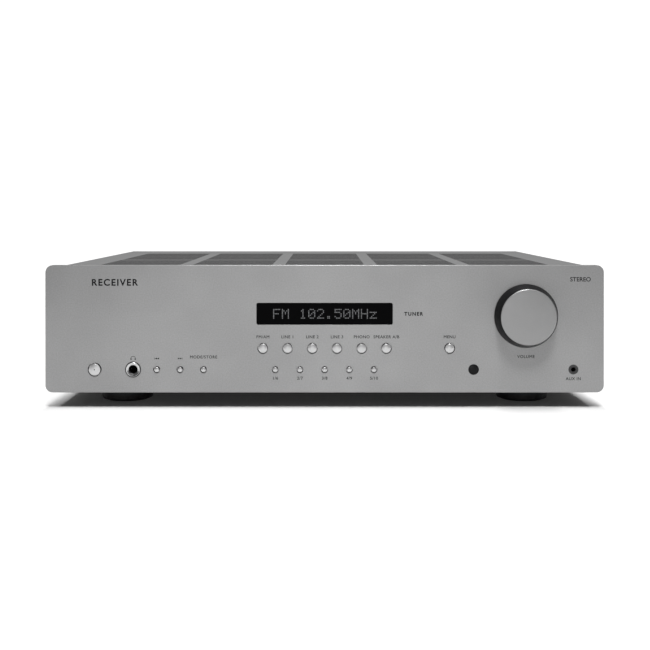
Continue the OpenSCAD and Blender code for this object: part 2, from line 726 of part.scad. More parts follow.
// The lever terminals' body: a wire hole under each lever, and a slot that the lever turns in
module aerial_block() color("black") difference() {
    block([aerial_x - am_w / 2, rear_in_y - 8, am_z - am_h / 2],
        [aerial_x + am_w / 2, rear_out_y + am_out, am_z + am_h / 2]);
    for (l = LEVERS) translate([aerial_x + l[1] * am_w / 4, 0, 0]) {
        block([-lever_w / 2 - 0.4, rear_out_y + 1, am_z], [lever_w / 2 + 0.4, rear_out_y + am_out + 1, am_z + am_h]);
        translate([0, rear_out_y + 3, am_z + 4]) rotate([0, 90, 0])
            cylinder(r = lever_pin_r + running, h = lever_w + 3, center = true);
        rod_y(0, am_z - 4, 1.3, rear_out_y, rear_out_y + am_out + 1);
    }
}

module aerial_lever(side) color(side < 0 ? "red" : "black")
    translate([aerial_x + side * am_w / 4, rear_out_y + 3, am_z + 4]) {
        rotate([0, 90, 0]) cylinder(r = lever_pin_r, h = lever_w + 2.4, center = true);
        rotate([lever_tilt, 0, 0]) translate([-lever_w / 2, -lever_t / 2, -lever_t / 2])
            cube([lever_w, lever_len, lever_t]);
    }

module terminal_posts() color("gold") {
    for (c = CAPS) {
        x = speaker_x + c[1] * terminal_pitch;
        z = speaker_low_z + (1 - c[2]) * speaker_rise;
        difference() {
            union() {
                rod_y(x, z, cap_r, rear_out_y, rear_out_y + collar_h);
                rod_y(x, z, post_r, rear_in_y - 14, back_y + post_len);
                rod_y(x, z, post_r + 3, rear_in_y - 3, rear_in_y);
            }
            rod_y(x, z, plug_bore_r, back_y + post_len - 15, back_y + post_len + eps);
        }
    }
    rod_y(phono_x, ground_z, ground_post_r, rear_in_y - 6, rear_out_y + ground_out);
    rod_y(phono_x, ground_z, ground_post_r + 2, rear_out_y, rear_out_y + 1.5);
}

// A screw cap with grooves round it and a hole in its end for a 4 mm plug
module speaker_cap(c) color(c[1] % 2 == 0 ? "red" : "black")
    translate([speaker_x + c[1] * terminal_pitch, 0, speaker_low_z + (1 - c[2]) * speaker_rise]) {
        y0 = rear_out_y + collar_h + 0.4;
        y1 = back_y + terminal_out;
        difference() {
            rod_y(0, 0, cap_r, y0, y1);
            rod_y(0, 0, post_r + running, y0 - eps, y1 - cap_end);
            rod_y(0, 0, plug_bore_r + 0.3, y0, y1 + eps);
            for (a = [0:30:330]) rod_y(cap_r * 1.06 * cos(a), cap_r * 1.06 * sin(a), 1, y0 + 2, y1 + eps);
        }
    }

module ground_thumb_nut() color("gold") difference() {
    rod_y(phono_x, ground_z, ground_nut_r, rear_out_y + 2, rear_out_y + 8);
    rod_y(phono_x, ground_z, ground_post_r + running, rear_out_y + 1, rear_out_y + 9);
    for (a = [0:30:330]) rod_y(phono_x + 4.8 * cos(a), ground_z + 4.8 * sin(a), 0.7,
        rear_out_y + 1, rear_out_y + 9);
}

// ---- Inside ----

module toroidal_transformer() color("orange")
    translate([toroid_x, toroid_y, tray_top_z + toroid_pad + toroid_h / 2]) rotate_extrude()
        translate([(toroid_r + toroid_hole) / 2, 0]) rounded(toroid_r - toroid_hole, toroid_h, 12);

module transformer_clamp() color("dimgray") translate([toroid_x, toroid_y, tray_top_z]) {
    difference() {
        cylinder(r = toroid_r - 8, h = toroid_pad);
        translate([0, 0, -eps]) cylinder(r = bolt_r + 0.5, h = toroid_pad + 2 * eps);
    }
    translate([0, 0, toroid_pad + toroid_h]) cylinder(r = clamp_r, h = clamp_t);
    translate([0, 0, -tray_t]) cylinder(r = bolt_r, h = tray_t + toroid_pad + toroid_h + clamp_t);
    translate([0, 0, toroid_pad + toroid_h + clamp_t]) cylinder(r = 7.5, h = 6, $fn = 6);
}

module amplifier_board() color("darkgreen")
    block([amp_x[0], amp_y[0], board_z], [amp_x[1], amp_y[1], board_top_z]);

module heatsink() color("silver") {
    x0 = amp_mid_x - sink_w / 2;
    block([x0, sink_y, board_top_z], [x0 + sink_w, sink_y + sink_base, board_top_z + sink_h]);
    for (i = [0:sink_fins - 1])
        translate([x0 + i * (sink_w - sink_fin_t) / (sink_fins - 1), sink_y + sink_base - eps, board_top_z])
            cube([sink_fin_t, sink_fin + eps, sink_h]);
}

module power_transistors() color("black") for (i = [0:devices - 1]) {
    x = amp_mid_x + (i - (devices - 1) / 2) * 30;
    block([x - device_w / 2, sink_y - device_t, board_top_z + 18],
        [x + device_w / 2, sink_y, board_top_z + 18 + device_h]);
    for (k = [-1, 0, 1])
        block([x + k * 5 - 0.5, sink_y - 3, board_top_z], [x + k * 5 + 0.5, sink_y - 2, board_top_z + 18]);
}

module board_components() {
    color("black") for (i = [-1, 1])
        translate([amp_mid_x + i * (can_r + 6), amp_y[0] + can_r + 10, board_top_z]) cylinder(r = can_r, h = can_h);
    color("ivory") for (i = [0:2])
        translate([amp_x[0] + 12 + i * 26, amp_y[1] - 32, board_top_z]) cube([19, 24, 16]);
    color("black") for (i = [0:3], s = [-1, 1])
        translate([amp_mid_x + s * (can_r * 2 + 18), amp_y[0] + 12 + i * 13, board_top_z]) cylinder(r = 5, h = 18);
}

module input_board() color("darkgreen")
    block([input_x[0], input_y[0], input_z], [input_x[1], input_y[1] - sheet_gap, input_z + board_t]);

// ---- Assembly ----

front_panel();
front_subchassis();
display_window();
display_module();
key_board();
key_switches();
ir_window();
headphone_socket();
headphone_nut();
aux_socket();
volume_encoder();
encoder_shaft();
volume_knob();
base_tray();
rear_panel();
top_cover();
feet();
foot_pads();
case_screws();
toroidal_transformer();
transformer_clamp();
mains_inlet();
mains_rocker();
heatsink();
power_transistors();
amplifier_board();
board_components();
input_board();
phono_sockets();
digital_sockets();
tuner_module();
aerial_block();
terminal_posts();
ground_thumb_nut();
for (b = BUTTONS) button(b);
for (c = CAPS) speaker_cap(c);
for (l = LEVERS) aerial_lever(l[1]);
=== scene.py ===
"""The looks of a full-width stereo receiver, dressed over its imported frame.

Lengths are in metres unless a name ends in _MM. The front faces -Y and +Z is up.
"""

import json
import logging
import math
from collections.abc import Callable, Iterable, Sequence
from dataclasses import dataclass, field
from enum import Enum

import bmesh
import bpy
from mathutils import Matrix, Vector

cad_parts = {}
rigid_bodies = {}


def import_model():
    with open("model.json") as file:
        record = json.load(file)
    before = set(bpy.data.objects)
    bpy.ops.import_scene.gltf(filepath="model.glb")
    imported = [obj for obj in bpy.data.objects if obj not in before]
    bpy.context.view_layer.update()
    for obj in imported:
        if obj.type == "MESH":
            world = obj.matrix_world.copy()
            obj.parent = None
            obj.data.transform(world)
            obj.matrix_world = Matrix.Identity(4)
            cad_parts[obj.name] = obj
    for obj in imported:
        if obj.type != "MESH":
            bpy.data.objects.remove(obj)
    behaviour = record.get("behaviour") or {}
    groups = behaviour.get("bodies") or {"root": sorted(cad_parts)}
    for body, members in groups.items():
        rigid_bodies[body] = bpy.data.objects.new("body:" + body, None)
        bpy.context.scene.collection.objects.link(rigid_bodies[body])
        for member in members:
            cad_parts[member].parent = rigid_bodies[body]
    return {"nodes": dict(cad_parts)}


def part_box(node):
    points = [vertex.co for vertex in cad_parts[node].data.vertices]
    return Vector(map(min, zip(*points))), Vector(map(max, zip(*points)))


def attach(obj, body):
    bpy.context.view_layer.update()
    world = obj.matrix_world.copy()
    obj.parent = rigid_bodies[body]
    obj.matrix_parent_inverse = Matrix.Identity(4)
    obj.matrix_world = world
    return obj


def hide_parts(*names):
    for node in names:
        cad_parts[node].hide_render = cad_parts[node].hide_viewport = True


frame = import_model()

LOG = logging.getLogger("receiver")
MM = 0.001
CHASSIS = "chassis"
SHARP = math.radians(38)  # edges sharper than this are rounded
FLAT = math.radians(0.6)  # faces that differ by less than this become one
MERGED = 0.002 * MM  # corners closer than this become one

Colour = tuple[float, float, float]
Point = tuple[float, float, float]
Profile = Sequence[tuple[float, float]]
Socket = bpy.types.NodeSocket
Value = Socket | float


# ---------------------------------------------------------------- node trees


class Nodes:
    """Adds nodes to one node tree."""

    def __init__(self, tree: bpy.types.NodeTree) -> None:
        """Takes the tree.

        Args:
            tree: The node tree of a material, of the world or of a modifier.
        """
        self.tree = tree

    def node(self, kind: str, **settings: object) -> bpy.types.Node:
        """Adds a node and sets its properties.

        Args:
            kind: The node's type.
            **settings: Its properties.

        Returns:
            The node.
        """
        made = self.tree.nodes.new(kind)
        for key, value in settings.items():
            setattr(made, key, value)
        return made

    def link(self, source: Socket, target: Socket) -> None:
        """Links two sockets."""
        self.tree.links.new(source, target)

    def feed(self, value: Value, target: Socket) -> None:
        """Gives an input a number, or links a socket to it."""
        if isinstance(value, (int, float)):
            target.default_value = value
        else:
            self.link(value, target)

    def maths(self, operation: str, *values: Value) -> Socket:
        """Adds a maths node on sockets or numbers.

        Args:
            operation: The node's operation.
            *values: Its inputs, in order.

        Returns:
            The result's socket.
        """
        return self._fed(self.node("ShaderNodeMath", operation=operation), values)

    def vector(self, *values: Value) -> Socket:
        """Joins up to three sockets or numbers into a vector."""
        return self._fed(self.node("ShaderNodeCombineXYZ"), values)

    def _fed(self, node: bpy.types.Node, values: Sequence[Value]) -> Socket:
        """Feeds a node's first inputs and gives its output."""
        for value, target in zip(values, node.inputs):
            self.feed(value, target)
        return node.outputs[0]


# ---------------------------------------------------------------- finishes


COAT_ROUGHNESS = 0.08
MOTTLE_SIZE = 45.0  # size of the broad mottling, in features of the fine grain
FINE_SHARE = 0.6  # share of the colour's variation that follows the fine grain
ROUGHNESS_SPREAD = 0.05  # how far the roughness strays from its middle
BUMP_STRENGTH = 0.6
LINES_ALONG_X = (0.02, 1.0, 1.0)  # scale that draws a grain out into lines
TRACK_EDGE = 0.32  # where a track ends, from the middle of a cell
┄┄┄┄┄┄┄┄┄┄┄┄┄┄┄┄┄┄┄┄
Stated task: Taking the material above, extract exactly and only the lines from the line with "front_panel();" to the line with "record = json.load(file)", inclusive of both.

Answer for this exercise:
front_panel();
front_subchassis();
display_window();
display_module();
key_board();
key_switches();
ir_window();
headphone_socket();
headphone_nut();
aux_socket();
volume_encoder();
encoder_shaft();
volume_knob();
base_tray();
rear_panel();
top_cover();
feet();
foot_pads();
case_screws();
toroidal_transformer();
transformer_clamp();
mains_inlet();
mains_rocker();
heatsink();
power_transistors();
amplifier_board();
board_components();
input_board();
phono_sockets();
digital_sockets();
tuner_module();
aerial_block();
terminal_posts();
ground_thumb_nut();
for (b = BUTTONS) button(b);
for (c = CAPS) speaker_cap(c);
for (l = LEVERS) aerial_lever(l[1]);
=== scene.py ===
"""The looks of a full-width stereo receiver, dressed over its imported frame.

Lengths are in metres unless a name ends in _MM. The front faces -Y and +Z is up.
"""

import json
import logging
import math
from collections.abc import Callable, Iterable, Sequence
from dataclasses import dataclass, field
from enum import Enum

import bmesh
import bpy
from mathutils import Matrix, Vector

cad_parts = {}
rigid_bodies = {}


def import_model():
    with open("model.json") as file:
        record = json.load(file)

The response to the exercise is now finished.